The results also challenge the effectiveness of network densification alone, highlighting that even in favorable propagation conditions (e.g., small cell proximity, high MCS), the intrinsic frame structure of TDD duplexing can bottleneck uplink resources. Uplink capacity in dense venues will thus remain strongly linked to operators’ FDD spectrum holdings and the design of more uplink-balanced frame configurations or dynamic slot adaptation at the RAN level.
Future Directions
This study points to several future research and engineering trajectories:
- Dynamic TDD Slot Reconfiguration: Mechanisms to temporally reallocate TDD uplink slots in response to contextual uplink demand and congestion.
- Distributed Uplink Offloading: Utilizing alternative RATs, Wi-Fi integration, or device-to-device relaying to offload uplink-intensive flows in venues.

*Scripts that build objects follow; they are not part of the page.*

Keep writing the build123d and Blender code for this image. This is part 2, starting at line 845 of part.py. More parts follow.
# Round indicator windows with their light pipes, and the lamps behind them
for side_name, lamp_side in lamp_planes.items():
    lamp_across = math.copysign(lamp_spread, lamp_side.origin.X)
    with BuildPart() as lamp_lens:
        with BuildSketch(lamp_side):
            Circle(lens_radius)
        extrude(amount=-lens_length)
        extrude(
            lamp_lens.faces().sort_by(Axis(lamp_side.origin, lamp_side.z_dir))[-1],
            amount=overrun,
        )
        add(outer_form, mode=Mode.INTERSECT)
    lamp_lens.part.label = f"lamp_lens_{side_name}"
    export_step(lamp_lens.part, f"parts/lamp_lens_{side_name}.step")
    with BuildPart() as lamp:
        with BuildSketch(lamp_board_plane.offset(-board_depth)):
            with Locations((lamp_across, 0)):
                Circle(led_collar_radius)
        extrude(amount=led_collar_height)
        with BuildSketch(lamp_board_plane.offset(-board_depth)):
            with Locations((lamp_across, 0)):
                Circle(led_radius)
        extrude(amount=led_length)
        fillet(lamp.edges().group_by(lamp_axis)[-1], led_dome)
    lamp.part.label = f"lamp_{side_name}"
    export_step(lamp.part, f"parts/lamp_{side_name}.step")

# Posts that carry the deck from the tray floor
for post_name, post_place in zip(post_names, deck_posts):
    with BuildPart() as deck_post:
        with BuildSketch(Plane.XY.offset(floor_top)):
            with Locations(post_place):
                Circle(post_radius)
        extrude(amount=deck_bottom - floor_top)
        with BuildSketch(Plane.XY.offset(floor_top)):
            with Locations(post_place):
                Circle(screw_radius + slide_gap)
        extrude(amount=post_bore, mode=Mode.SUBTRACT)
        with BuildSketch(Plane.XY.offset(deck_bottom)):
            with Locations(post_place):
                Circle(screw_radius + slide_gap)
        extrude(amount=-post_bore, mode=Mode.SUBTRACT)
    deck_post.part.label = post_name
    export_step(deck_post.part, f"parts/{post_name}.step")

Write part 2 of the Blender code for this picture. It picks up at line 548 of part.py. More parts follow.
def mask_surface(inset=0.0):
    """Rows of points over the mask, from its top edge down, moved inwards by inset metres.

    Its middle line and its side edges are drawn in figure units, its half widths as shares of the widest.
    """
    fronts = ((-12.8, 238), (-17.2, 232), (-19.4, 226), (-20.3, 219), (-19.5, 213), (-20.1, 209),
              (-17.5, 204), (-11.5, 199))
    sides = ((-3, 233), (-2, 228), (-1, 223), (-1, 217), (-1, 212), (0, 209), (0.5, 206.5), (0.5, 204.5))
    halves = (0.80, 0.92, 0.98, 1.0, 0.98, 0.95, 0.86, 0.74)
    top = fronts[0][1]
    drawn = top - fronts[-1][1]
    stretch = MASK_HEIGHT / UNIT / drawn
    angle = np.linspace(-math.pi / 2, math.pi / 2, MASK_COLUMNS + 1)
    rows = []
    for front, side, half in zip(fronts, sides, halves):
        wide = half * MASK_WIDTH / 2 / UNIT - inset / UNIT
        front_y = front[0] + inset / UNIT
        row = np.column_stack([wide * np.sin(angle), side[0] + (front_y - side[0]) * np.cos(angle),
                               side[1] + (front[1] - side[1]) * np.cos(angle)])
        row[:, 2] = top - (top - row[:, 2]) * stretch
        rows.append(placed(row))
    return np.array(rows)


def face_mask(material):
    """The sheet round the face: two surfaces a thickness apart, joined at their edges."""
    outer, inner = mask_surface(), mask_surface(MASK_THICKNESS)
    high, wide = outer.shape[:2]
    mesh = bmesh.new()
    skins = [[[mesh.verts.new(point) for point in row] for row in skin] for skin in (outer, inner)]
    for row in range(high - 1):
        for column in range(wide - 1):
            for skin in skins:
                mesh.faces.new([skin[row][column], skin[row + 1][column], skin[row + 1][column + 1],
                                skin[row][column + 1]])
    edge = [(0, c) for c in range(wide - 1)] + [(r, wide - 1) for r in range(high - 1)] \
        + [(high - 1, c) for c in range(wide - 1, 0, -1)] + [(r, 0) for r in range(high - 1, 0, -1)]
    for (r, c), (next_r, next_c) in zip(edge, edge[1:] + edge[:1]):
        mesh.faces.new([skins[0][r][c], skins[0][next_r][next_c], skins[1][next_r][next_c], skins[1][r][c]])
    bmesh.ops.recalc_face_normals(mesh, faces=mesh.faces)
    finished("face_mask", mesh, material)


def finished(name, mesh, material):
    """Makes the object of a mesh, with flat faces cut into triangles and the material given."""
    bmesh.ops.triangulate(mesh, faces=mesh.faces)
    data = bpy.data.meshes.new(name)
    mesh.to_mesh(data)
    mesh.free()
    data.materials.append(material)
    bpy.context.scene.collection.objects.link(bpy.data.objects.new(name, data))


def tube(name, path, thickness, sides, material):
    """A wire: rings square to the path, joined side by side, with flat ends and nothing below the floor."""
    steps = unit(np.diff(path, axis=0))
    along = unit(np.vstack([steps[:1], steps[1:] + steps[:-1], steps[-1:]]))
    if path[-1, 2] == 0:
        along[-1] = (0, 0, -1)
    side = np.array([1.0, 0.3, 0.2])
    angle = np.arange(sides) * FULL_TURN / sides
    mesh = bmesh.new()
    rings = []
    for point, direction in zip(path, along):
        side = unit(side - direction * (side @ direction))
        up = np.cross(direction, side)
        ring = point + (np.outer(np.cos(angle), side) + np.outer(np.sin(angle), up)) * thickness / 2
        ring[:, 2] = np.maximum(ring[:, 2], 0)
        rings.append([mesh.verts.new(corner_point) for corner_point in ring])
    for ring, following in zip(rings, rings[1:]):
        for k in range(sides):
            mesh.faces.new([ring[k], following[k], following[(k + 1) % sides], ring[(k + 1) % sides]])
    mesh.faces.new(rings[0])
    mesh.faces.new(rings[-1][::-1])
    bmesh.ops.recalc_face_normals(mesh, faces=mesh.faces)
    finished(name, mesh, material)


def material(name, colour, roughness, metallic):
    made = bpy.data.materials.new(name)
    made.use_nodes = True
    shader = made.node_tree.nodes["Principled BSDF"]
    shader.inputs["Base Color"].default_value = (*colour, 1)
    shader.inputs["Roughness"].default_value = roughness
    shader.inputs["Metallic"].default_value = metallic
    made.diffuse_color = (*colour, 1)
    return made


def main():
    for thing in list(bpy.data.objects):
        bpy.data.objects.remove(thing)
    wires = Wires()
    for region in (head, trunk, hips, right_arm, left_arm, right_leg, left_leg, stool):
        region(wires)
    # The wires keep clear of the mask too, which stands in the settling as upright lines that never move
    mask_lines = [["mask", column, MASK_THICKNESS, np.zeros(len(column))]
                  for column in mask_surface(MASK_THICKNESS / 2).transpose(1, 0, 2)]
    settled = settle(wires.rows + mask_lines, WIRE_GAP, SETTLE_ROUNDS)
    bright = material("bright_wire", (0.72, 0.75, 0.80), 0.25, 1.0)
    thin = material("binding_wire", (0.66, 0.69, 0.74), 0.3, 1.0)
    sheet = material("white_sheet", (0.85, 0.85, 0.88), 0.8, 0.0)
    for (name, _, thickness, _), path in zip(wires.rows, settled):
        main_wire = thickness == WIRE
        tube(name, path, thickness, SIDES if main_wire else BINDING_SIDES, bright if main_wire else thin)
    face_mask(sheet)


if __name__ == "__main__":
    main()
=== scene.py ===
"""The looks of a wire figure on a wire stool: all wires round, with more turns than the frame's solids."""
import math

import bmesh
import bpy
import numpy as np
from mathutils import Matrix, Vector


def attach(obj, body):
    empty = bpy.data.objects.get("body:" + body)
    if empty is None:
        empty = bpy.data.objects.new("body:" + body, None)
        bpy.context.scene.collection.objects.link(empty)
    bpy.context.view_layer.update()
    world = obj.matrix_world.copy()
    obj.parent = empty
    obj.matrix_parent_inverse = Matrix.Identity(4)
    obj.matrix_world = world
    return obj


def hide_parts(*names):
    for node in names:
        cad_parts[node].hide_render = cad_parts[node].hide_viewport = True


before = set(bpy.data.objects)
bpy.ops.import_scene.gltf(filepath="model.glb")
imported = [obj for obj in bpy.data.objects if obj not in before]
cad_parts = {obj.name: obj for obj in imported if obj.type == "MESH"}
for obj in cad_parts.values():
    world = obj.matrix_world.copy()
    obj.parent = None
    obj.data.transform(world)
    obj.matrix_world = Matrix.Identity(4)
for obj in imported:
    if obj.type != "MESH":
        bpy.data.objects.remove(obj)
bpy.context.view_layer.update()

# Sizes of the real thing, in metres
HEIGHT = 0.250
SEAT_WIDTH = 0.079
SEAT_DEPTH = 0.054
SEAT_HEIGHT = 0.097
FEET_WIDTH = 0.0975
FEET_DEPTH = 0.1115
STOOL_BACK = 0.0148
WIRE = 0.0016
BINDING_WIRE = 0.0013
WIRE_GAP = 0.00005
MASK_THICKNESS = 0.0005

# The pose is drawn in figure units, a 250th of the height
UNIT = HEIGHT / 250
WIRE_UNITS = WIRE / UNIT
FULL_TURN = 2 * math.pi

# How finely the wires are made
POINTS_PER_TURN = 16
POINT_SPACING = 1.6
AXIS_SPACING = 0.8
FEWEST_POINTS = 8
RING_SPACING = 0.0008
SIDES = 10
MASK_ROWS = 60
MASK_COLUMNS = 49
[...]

- Joint PHY/MAC Optimization: Enhanced uplink scheduling algorithms and adaptive resource allocation aware of UE power limits, SNR, and application gradients.
- Spectrum Policy Considerations: Preservation or expansion of low-frequency uplink FDD allocations as a critical infrastructure consideration, particularly for mass event venues or contexts with significant uplink traffic surges.
Conclusion
This work provides a detailed, empirically grounded analysis of uplink performance in dense real-world 5G environments, with strong evidence that high-frequency TDD bands are innately disadvantaged for uplink transmission due to interaction effects among propagation physics, duplexing architecture, and power budgets. FDD bands consistently deliver superior uplink performance, both absolutely and as a fraction of capacity, in all tested configurations—including those with optimal propagation and MCS. This finding should inform both the theoretical design of future cellular architectures and practical spectrum management and deployment strategies, especially as uplink demand continues to rise with new application classes.